Saved data entries

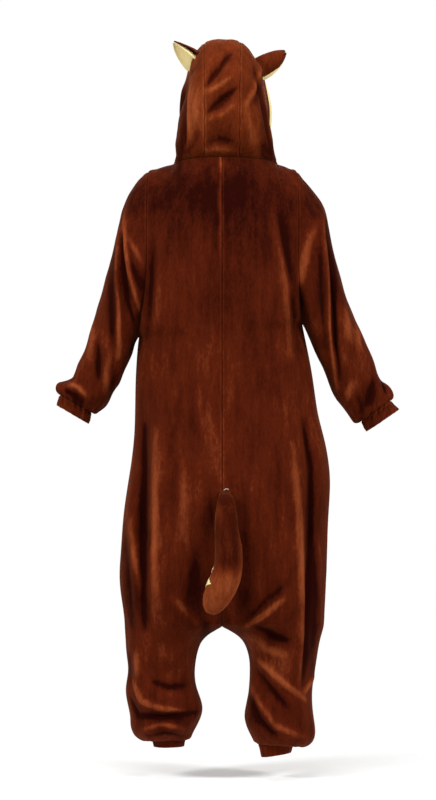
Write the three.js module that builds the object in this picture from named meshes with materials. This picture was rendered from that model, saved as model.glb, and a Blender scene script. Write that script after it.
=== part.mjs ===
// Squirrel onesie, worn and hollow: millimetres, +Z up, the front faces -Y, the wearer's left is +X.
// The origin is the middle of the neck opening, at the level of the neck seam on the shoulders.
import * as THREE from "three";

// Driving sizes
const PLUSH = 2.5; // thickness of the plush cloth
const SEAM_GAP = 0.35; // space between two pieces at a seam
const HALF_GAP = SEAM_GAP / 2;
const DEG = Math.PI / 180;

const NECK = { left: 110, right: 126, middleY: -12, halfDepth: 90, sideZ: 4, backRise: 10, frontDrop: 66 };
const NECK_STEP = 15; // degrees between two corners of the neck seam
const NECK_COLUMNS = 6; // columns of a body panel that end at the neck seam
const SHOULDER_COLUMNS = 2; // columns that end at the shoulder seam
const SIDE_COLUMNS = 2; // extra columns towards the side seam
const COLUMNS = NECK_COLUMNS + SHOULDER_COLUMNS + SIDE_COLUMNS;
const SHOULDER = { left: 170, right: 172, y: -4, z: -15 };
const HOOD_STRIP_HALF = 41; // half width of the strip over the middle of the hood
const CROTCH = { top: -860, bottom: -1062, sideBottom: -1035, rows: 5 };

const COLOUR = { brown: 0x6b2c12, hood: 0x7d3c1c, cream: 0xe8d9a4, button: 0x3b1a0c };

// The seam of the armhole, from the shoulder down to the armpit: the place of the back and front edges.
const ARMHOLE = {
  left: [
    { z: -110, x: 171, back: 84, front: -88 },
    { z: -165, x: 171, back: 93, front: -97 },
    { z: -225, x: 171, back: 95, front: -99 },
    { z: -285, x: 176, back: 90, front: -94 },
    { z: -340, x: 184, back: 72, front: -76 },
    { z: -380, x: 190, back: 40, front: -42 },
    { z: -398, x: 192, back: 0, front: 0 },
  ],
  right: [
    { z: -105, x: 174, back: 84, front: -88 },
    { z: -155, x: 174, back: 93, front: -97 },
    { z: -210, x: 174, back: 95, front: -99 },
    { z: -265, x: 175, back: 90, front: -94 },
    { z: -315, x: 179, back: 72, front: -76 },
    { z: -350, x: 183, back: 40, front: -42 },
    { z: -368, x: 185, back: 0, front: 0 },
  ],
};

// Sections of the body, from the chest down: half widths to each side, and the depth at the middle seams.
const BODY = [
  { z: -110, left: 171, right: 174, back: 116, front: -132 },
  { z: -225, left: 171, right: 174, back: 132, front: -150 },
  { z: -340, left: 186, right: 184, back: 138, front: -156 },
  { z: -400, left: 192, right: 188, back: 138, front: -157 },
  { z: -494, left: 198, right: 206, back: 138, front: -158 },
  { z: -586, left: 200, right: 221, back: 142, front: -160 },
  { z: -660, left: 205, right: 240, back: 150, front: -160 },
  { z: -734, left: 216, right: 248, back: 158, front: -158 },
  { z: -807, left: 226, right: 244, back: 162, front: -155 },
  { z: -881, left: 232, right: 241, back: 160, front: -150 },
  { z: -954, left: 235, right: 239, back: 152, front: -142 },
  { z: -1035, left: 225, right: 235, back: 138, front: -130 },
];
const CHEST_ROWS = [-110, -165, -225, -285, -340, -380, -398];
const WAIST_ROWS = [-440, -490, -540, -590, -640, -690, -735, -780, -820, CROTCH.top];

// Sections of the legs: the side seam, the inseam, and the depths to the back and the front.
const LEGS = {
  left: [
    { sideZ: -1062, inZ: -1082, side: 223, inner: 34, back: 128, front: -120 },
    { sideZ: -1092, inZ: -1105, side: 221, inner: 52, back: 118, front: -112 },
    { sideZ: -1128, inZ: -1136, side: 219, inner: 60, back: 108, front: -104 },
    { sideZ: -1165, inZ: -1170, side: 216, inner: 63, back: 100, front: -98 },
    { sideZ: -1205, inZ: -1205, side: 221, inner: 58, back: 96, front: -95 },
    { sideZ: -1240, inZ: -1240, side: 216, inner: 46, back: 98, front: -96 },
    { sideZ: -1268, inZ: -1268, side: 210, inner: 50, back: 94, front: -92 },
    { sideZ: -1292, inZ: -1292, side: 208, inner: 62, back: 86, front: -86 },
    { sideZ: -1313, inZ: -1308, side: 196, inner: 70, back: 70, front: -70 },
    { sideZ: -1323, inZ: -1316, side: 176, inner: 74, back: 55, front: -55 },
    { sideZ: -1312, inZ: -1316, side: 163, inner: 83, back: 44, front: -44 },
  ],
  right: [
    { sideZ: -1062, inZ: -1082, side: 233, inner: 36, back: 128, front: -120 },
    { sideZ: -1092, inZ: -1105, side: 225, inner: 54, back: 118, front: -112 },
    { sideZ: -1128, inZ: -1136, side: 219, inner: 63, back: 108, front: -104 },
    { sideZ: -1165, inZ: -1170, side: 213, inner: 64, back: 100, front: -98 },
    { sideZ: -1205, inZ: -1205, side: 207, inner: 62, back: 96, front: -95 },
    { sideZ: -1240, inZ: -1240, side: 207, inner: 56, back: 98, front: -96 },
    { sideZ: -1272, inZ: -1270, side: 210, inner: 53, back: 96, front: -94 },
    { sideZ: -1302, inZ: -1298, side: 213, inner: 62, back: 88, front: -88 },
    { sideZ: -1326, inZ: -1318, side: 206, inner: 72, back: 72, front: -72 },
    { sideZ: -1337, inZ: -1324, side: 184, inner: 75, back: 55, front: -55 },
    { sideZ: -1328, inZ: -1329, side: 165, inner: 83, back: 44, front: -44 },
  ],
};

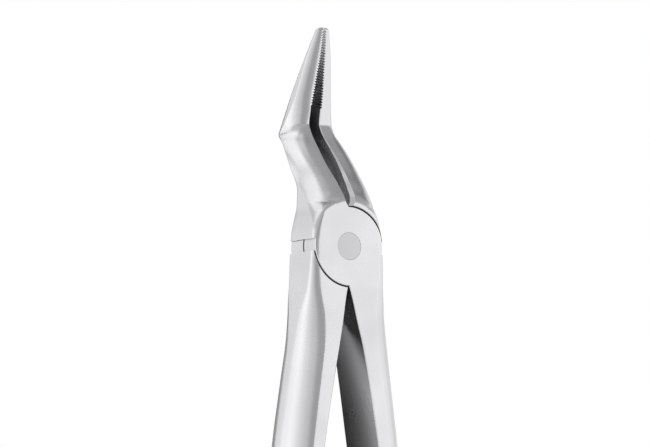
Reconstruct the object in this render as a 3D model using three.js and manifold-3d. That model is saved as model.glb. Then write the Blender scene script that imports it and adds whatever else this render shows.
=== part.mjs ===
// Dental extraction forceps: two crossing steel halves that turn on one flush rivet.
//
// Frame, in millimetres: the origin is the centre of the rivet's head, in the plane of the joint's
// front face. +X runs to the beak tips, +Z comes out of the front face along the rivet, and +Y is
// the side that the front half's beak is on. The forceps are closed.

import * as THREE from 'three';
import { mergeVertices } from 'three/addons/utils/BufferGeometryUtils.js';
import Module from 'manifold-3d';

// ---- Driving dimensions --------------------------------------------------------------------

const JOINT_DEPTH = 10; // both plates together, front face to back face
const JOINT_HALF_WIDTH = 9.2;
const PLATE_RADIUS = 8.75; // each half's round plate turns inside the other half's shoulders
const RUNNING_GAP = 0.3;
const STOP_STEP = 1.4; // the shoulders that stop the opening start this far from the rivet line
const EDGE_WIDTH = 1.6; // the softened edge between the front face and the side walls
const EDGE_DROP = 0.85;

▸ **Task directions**
Repeat only the stretch of lines that opens with the line containing "Reconstruct the object" and closes with the final line of the entries, both included, exactly as written.

▸ **Answer for this exercise**
Reconstruct the object in this render as a 3D model using three.js and manifold-3d. That model is saved as model.glb. Then write the Blender scene script that imports it and adds whatever else this render shows.
=== part.mjs ===
// Dental extraction forceps: two crossing steel halves that turn on one flush rivet.
//
// Frame, in millimetres: the origin is the centre of the rivet's head, in the plane of the joint's
// front face. +X runs to the beak tips, +Z comes out of the front face along the rivet, and +Y is
// the side that the front half's beak is on. The forceps are closed.

import * as THREE from 'three';
import { mergeVertices } from 'three/addons/utils/BufferGeometryUtils.js';
import Module from 'manifold-3d';

// ---- Driving dimensions --------------------------------------------------------------------

const JOINT_DEPTH = 10; // both plates together, front face to back face
const JOINT_HALF_WIDTH = 9.2;
const PLATE_RADIUS = 8.75; // each half's round plate turns inside the other half's shoulders
const RUNNING_GAP = 0.3;
const STOP_STEP = 1.4; // the shoulders that stop the opening start this far from the rivet line
const EDGE_WIDTH = 1.6; // the softened edge between the front face and the side walls
const EDGE_DROP = 0.85;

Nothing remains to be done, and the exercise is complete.